▶ _Work required_:
Repeat exactly the lines from the start through the line with "at each end.", both ends included.

▶ _Data section_:
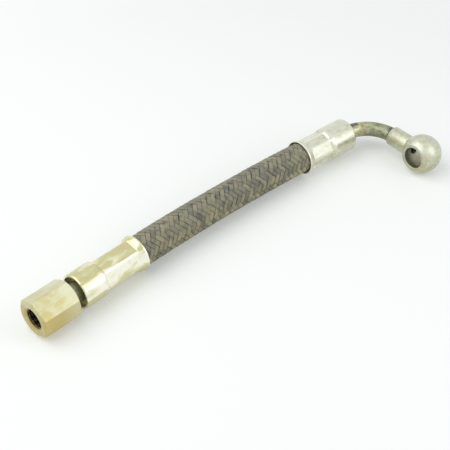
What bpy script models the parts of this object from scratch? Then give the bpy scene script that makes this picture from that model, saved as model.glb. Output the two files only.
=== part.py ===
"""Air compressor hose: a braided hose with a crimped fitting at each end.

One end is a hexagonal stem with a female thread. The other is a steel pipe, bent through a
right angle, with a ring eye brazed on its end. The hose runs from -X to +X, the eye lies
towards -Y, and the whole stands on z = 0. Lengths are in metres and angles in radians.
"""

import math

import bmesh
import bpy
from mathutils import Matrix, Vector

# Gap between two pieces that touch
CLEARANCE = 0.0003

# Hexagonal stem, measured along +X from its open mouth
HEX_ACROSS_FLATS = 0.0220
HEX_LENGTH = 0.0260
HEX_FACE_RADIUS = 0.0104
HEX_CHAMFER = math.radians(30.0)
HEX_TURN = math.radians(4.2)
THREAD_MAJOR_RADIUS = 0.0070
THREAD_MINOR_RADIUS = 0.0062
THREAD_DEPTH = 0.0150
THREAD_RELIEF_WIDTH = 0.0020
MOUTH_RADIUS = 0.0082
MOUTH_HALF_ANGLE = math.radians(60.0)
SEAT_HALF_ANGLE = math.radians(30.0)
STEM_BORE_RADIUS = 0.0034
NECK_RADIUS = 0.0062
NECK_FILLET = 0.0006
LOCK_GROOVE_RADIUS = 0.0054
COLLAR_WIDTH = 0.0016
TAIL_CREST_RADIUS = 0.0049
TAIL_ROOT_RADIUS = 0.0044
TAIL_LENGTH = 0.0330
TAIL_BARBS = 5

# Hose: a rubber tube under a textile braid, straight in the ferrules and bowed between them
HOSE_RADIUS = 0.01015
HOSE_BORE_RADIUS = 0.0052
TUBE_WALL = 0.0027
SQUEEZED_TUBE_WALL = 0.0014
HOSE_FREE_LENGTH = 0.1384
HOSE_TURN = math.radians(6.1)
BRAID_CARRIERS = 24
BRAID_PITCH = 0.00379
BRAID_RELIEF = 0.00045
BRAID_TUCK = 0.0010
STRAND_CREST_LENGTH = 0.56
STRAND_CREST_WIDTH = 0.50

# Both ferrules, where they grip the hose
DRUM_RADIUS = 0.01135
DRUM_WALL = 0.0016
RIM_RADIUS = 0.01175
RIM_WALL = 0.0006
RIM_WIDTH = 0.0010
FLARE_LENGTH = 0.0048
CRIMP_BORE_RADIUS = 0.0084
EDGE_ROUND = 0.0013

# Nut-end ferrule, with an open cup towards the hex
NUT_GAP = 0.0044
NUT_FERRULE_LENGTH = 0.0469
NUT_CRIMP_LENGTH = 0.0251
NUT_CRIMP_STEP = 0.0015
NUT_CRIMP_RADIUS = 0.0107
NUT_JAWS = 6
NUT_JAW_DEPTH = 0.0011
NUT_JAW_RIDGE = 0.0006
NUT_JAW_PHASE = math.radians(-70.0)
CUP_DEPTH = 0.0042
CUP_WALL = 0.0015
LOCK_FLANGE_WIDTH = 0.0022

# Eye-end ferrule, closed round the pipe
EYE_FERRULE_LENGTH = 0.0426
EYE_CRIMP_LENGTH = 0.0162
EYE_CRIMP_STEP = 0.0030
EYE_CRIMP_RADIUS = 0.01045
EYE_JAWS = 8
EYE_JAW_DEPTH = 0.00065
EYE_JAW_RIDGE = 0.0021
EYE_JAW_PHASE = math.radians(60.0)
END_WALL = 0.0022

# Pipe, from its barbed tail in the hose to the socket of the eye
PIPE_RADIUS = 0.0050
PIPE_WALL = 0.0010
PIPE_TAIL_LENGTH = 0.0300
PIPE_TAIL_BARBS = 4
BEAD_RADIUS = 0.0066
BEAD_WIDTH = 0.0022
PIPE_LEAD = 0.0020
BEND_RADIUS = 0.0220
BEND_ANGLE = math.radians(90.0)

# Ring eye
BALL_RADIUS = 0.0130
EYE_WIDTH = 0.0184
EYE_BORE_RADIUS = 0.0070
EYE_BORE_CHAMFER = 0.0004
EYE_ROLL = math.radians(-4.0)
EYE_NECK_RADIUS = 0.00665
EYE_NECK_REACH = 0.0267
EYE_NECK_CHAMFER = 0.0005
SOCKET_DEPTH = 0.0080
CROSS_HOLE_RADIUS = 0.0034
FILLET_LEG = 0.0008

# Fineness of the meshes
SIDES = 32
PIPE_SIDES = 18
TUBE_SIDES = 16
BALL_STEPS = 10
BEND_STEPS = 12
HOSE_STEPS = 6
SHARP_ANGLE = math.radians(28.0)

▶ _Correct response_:
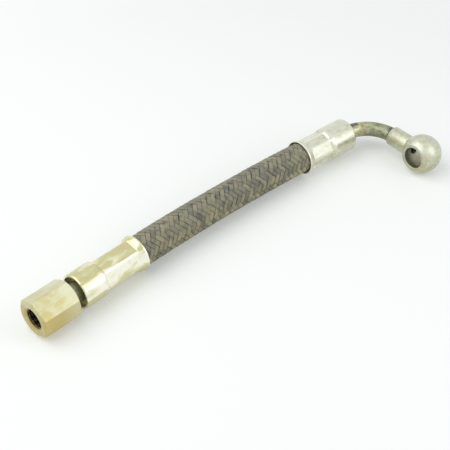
What bpy script models the parts of this object from scratch? Then give the bpy scene script that makes this picture from that model, saved as model.glb. Output the two files only.
=== part.py ===
"""Air compressor hose: a braided hose with a crimped fitting at each end.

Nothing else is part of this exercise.